IAS group @ Ocean University of China, in collaboration with partners from our Socially Intelligent Robotics Consortium (SIRC)

Haru is a social intelligent robot that provides a rich and multifaceted platform to investigate cognitive, emotional and empathetic engagement of humans with robots. As a learning companion capable of mimicking social and emotional behaviours, Haru can support children’s emotional and social skill development by connecting them to their peers all over the world, and facilitate children’s interactions to encourage self-expression through discussion and sharing in a series of engaging individual activities and group learning modules co-designed by the children themselves. Our study is to investigate how to build trustworthy children-centric robot that can familiarize children with the value of diversity, foster multicultural understanding and build children’s inter/intra personal skills and creativity with AI techniques.
Topic 1: Shaping Social Behavior with Human Evaluative Feedback

It is difficult to program Haru to perform tasks in social settings because of the richness and uncertainty of environment. For Haru to be more useful and social, it must be able to learn to act autonomous quickly from ordinary people via natural interactions.
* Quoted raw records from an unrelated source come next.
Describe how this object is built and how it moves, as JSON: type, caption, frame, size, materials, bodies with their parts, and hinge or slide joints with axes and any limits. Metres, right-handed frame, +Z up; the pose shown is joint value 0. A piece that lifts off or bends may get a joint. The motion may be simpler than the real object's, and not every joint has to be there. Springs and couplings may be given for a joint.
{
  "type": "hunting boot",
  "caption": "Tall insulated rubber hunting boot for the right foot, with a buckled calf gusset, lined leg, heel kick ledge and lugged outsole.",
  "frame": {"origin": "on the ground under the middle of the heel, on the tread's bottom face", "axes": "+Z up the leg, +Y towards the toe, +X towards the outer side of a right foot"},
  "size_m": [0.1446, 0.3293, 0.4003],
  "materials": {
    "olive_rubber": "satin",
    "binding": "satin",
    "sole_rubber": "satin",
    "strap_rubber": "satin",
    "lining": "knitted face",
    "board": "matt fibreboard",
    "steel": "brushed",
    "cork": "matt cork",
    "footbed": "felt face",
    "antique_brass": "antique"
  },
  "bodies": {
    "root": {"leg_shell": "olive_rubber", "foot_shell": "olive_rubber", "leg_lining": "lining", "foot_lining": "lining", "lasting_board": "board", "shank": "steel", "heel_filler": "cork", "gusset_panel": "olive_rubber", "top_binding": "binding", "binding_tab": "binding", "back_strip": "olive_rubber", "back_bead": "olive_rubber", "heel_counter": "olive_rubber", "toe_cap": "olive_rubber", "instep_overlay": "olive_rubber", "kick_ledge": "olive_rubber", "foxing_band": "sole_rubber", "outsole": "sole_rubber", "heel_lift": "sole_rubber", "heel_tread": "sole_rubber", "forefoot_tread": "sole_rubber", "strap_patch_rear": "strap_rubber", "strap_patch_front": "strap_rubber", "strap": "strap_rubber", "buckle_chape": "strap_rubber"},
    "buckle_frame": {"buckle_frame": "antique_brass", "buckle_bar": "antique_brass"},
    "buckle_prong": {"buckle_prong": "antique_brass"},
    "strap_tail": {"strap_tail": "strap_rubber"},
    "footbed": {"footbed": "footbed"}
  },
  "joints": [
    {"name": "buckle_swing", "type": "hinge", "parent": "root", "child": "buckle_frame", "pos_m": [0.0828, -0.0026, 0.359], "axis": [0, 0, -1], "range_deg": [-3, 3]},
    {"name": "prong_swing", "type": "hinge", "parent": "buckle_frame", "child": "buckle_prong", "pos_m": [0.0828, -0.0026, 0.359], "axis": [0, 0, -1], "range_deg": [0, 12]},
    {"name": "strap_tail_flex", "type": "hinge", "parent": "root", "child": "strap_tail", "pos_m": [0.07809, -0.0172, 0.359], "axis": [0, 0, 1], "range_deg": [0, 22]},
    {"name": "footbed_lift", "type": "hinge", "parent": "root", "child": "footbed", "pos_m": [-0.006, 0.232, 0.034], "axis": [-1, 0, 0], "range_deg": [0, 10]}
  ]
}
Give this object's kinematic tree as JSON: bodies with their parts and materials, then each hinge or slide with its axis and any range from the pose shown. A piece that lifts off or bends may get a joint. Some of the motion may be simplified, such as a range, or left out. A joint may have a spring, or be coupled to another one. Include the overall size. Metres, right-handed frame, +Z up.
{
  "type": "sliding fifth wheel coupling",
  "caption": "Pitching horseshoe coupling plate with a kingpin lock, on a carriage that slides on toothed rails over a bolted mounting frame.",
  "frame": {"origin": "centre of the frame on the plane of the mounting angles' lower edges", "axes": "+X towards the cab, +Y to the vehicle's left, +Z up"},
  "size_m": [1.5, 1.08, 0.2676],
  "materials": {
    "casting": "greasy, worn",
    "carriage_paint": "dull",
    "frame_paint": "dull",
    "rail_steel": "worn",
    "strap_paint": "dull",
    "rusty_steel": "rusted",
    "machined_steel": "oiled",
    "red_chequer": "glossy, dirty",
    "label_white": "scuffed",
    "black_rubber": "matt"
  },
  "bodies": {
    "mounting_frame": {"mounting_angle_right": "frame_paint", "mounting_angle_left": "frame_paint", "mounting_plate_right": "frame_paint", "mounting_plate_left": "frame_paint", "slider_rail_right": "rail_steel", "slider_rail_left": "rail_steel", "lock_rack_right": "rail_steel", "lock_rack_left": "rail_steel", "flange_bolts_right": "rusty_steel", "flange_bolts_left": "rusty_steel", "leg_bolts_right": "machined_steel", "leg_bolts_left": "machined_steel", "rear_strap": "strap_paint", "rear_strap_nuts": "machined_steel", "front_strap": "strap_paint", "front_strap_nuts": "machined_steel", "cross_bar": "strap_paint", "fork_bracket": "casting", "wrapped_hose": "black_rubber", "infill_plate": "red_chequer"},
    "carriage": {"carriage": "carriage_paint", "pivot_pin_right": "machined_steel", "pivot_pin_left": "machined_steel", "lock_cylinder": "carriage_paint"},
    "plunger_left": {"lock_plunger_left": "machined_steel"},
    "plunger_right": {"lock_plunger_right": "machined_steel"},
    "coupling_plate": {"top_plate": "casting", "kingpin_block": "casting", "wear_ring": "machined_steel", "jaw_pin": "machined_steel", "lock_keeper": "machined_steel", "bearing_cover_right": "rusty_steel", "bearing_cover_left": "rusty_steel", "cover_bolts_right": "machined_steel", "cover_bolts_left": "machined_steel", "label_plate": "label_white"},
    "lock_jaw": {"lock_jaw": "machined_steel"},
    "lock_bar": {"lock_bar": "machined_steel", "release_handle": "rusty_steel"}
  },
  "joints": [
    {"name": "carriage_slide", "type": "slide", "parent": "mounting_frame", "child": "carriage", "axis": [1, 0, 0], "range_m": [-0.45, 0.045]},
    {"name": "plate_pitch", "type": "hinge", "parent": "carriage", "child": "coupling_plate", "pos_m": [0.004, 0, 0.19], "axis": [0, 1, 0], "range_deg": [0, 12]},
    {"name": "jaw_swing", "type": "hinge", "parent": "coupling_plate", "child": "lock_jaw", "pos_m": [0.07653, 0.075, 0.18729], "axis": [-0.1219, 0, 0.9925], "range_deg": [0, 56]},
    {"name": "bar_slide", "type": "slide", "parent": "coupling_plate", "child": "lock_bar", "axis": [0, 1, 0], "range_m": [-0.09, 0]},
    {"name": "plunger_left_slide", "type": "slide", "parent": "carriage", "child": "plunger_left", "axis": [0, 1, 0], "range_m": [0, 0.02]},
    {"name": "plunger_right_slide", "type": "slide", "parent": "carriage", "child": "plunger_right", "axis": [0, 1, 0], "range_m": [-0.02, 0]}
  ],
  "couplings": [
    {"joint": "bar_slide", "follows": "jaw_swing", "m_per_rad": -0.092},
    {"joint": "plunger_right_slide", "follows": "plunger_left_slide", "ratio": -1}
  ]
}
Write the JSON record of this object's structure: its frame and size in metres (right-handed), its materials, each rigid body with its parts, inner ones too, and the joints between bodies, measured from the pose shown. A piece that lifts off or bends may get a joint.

In this study, we investigated and implemented methods for Haru to learn social behaviors from human provided rewards (evaluative feedback) via social reinforcement learning. This ability paves ways toward personalizing robot Haru that fit a child unique characteristics and enables robot Haru to implicitly understand children’s preference, so Haru can react accordingly in the long-term interaction process. Relevant publication: IEEE RO-MAN 2021
Topic 2: Automating Behavior Selection for Affective Telepresence Robot

The tabletop robot Haru, used for affective telepresence research, enables a teleoperator to communicate affects from a distance. The robot’s expressiveness offers myriad ways of communicating affects through the execution of emotive routines. The teleoperator reacts to input modalities such as the user’s facial expression, gestures and speech-based intent as perceived by the robot’s perception system. However, due to the sheer number of routines to select from, the task of choosing the appropriate or the most preferred routine is becoming cumbersome. In this study, we propose a human-in- the-loop reinforcement learning mechanism in which an agent learns the teleoperator’s selection preference as a function of the input modalities and aids the routine selection process by narrowing it to n-best optimal choices. Relevant publication: IEEE ICRA 2021
Topic 3: Social Reinforcement Learning from Implicit Facial Feedback

The ability to understand the feelings of human users can make robots react more appropriately when collaborating with human beings. Implicit feedback such as facial expressions and vocalizations etc., are abundant, naturally occurring channels of information that human users provide during interactions. It would be immensely useful if robots can learn to understand human users, or perform social behaviors from such implicit feedback, which puts no additional burden on the human user. In this study, we adopt a human-centered reinforcement learning method to facilitate our social robot Haru to learn affective behaviors from human provided implicit facial feedback. Our results have been shared in two scientific papers and validated through peer-review process at the IROS 2022 and RO-MAN 2022 conferences.
Topic 4: Imitating Real-time Game Playing with Inverse Reinforcement Learning

Games play an important role in children’s education in the early learning stages. Many researchers have tried to develop social robots capable of playing games with children. However, in most of their work, the social robot’s level and strategy in playing the game are fixed, and cannot adapt to or learn from its human partners. In this study, we build upon the latest advances in the field of gaming AI and social robots by developing a social robot Haru to learn and imitate human strategy in a real-time two-player game via inverse reinforcement learning. Our results have been shared and validated through peer-review process at the ICSR 2022 conference.
Topic 5: Personalized Storytelling

Our goal is to develop a real-time adaptive emotional storytelling robot capable of building positive social relationships with users. In this study, we proposed a framework to facilitate social robot Haru to imitate the narrative of a human teacher for storytelling and adjust its style of storytelling according to the human teacher’s emotions, making use of human teachers as integral to the design of the system and providing a personalized storytelling experience. Our results have been shared and validated through peer-review process at the ICSR 2022 conference.
These studies are performed with partners from our Socially Intelligent Robotics Consortium (SIRC), as one of case studies for UNICEF’s AI for children Project. The report of our pilot study by UNICEF is now online.

Planned school for deployment:
Qingdao University Bilingual Experimental School, Qingdao, Shandong Province, China.